The first and foremost is the substantial increase to the volume, frequency, depth, and quality of student and academic exchanges. Whilst the issuance of visa will remain a persistent obstacle at the level of tourists and general travel, both Ministries of Education should look towards considerably streamlining the process and promoting channels via which their respective student and higher education populations can arrange for travel to one another’s key education destinations – e.g. Beijing, Shanghai, Nanjing, and Guangzhou for China, and Delhi, Mumbai, and Bangalore in India. From reducing visa hurdles to establishing and even prioritising particular direct flights, there is much that can be done on this front, to encourage city-to-city exchanges conducted by private citizens – chiefly and primarily researchers, professors, and the youth with which they work.

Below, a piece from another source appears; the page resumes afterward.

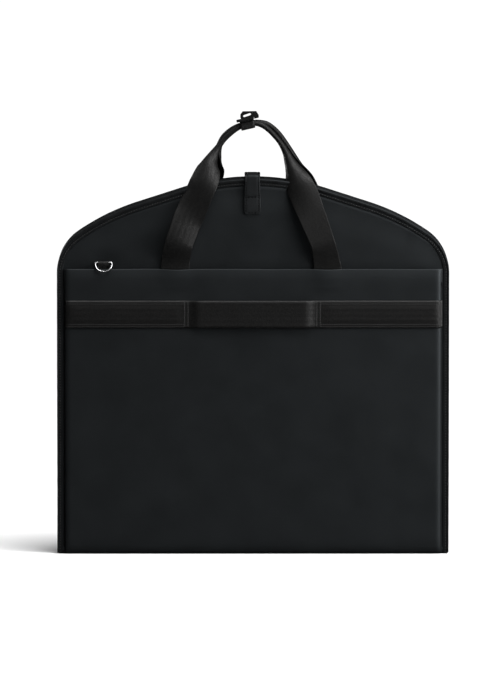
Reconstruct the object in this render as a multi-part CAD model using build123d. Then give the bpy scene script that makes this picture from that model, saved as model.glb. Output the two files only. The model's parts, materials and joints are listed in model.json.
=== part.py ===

The second recommendation concerns the deepening of focussed horizontal (state-to-province) and vertical (i.e. technocratic ministry/bureaucracy-centric – e.g. financial officials and academics, lawyers and judges, and even architects and civil engineers) engagement that aims to both de-politicise the bilateral relationship through reframing it around common grounds and best-practice sharing, and provide demonstrable proofs of concept that the forging of common interest between India and China is not merely hypothetical.

Indeed, Hong Kong – as the only Special Administrative Region on Chinese soil practising common law and with English as an official language – is well placed to serve as a genuine bridge between China and India. The SAR government should lobby the Delhi Ministry of External Affairs to re-issue the suspended e-visas to Hong Kong passport holders, as well as setting the accomplishment of mutually granted visa-free stay as a medium-term goal.

These low hanging fruits may seem trivial – yet great shifts cannot take place without piecemeal changes. Step-by-step, plank by plank, bridge-builders must march on – unperturbed by noise or possible backlash.